Чарли злился. Уму непостижимо, да и к тому же нечестно, что его жена рассказала все полиции. У нее не было никакой причины даже вызывать их. У Чарли было много недостатков, но жену он никогда не бил. Она изображала это для адвокатов. Заставила его выглядеть плохим парнем, даже сумасшедшим, чтобы все это было зафиксировано на бумаге для развода. Не важно, по какой причине она вызвала полицию, раз они здесь – она своего добилась. Эдриэнн рассказала им даже о том, что он симулировал суицид. Ответным ходом Чарли было запить двадцать таблеток бутылкой каберне из супермаркета.

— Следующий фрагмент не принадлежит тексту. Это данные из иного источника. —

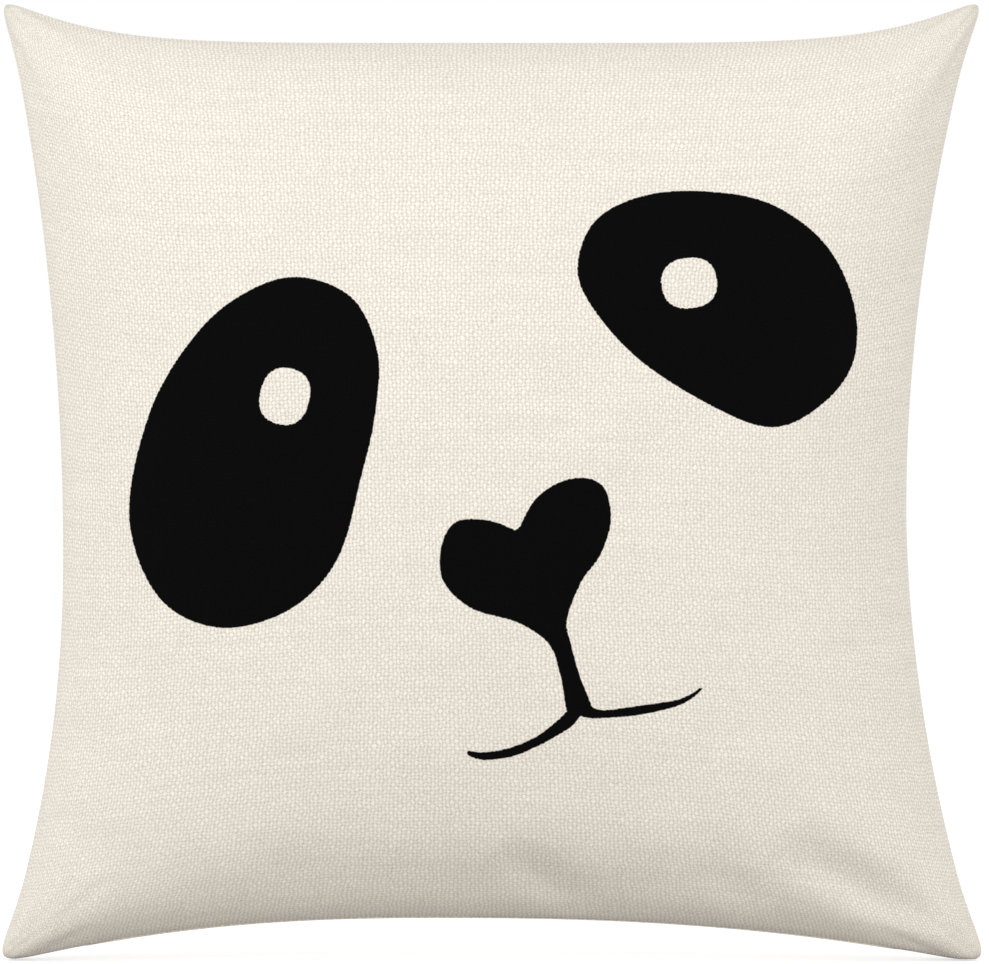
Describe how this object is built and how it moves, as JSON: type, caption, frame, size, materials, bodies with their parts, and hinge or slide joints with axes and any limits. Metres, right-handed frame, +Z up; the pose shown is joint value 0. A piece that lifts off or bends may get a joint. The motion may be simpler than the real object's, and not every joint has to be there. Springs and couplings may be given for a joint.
{
  "type": "throw cushion",
  "caption": "Square throw cushion: zipped linen-look cover with a printed panda face, sides drawn in between its corners, on a fibre-filled insert.",
  "frame": {"origin": "centre of the bounding box at floor level, under the cushion standing on its two lower corners", "axes": "+Z up, +X to the right as seen from the front, printed front facing -Y"},
  "size_m": [0.455, 0.15, 0.442],
  "materials": {
    "cover_cloth": "matte",
    "cover_cloth_back": "matte",
    "sewing_thread": "matte",
    "overlock_thread": "matte",
    "zip_tape": "matte",
    "zip_coil": "satin",
    "zip_metal": "satin",
    "casing_cloth": "matte",
    "fibre_fill": "matte"
  },
  "bodies": {
    "cushion": {"cover_front": "cover_cloth", "cover_back": "cover_cloth_back", "seam_thread": "sewing_thread", "overlock_edge": "overlock_thread", "zip_tape_front": "zip_tape", "zip_tape_back": "zip_tape", "zip_stitching": "sewing_thread", "zip_coil_front": "zip_coil", "zip_coil_back": "zip_coil", "zip_top_stops": "zip_metal", "zip_bottom_stop": "zip_metal", "insert_casing_front": "casing_cloth", "insert_casing_back": "casing_cloth", "insert_fill": "fibre_fill"},
    "slider": {"zip_slider": "zip_metal"},
    "pull": {"zip_pull": "zip_metal"}
  },
  "joints": [
    {"name": "zip_slide", "type": "slide", "parent": "cushion", "child": "slider", "axis": [1, 0, 0], "range_m": [-0.26, 0], "deforming": ["zip_coil_front", "zip_coil_back"]},
    {"name": "pull_swing", "type": "hinge", "parent": "slider", "child": "pull", "pos_m": [0.13, 0, 0.0179], "axis": [0, 1, 0], "range_deg": [-80, 80]}
  ]
}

Так он решил показать ей свою боль по-настоящему.
Чарли часто представлял свою смерть, даже когда был ребенком в Уэст-Ориндже. Он мечтал, что погибнет от пули в голову. Он представлял себя героем войны, копом, знаменитым и значительным сенатором, произносящим речи, которые люди запомнят навсегда. И он был мертв. Словно мученик. Благородный герой. Но все это было только мечтой. Он открывал глаза и превращался обратно в ребенка, в ничто. Такая жизнь ему не предназначалась. В католической школе он чувствовал себя глупым и униженным; в миру он был отстраненным и одиноким. Иногда он был так подавлен, что отказывался идти в школу или даже двигаться. Все, чего он хотел, – остаться дома с мамой.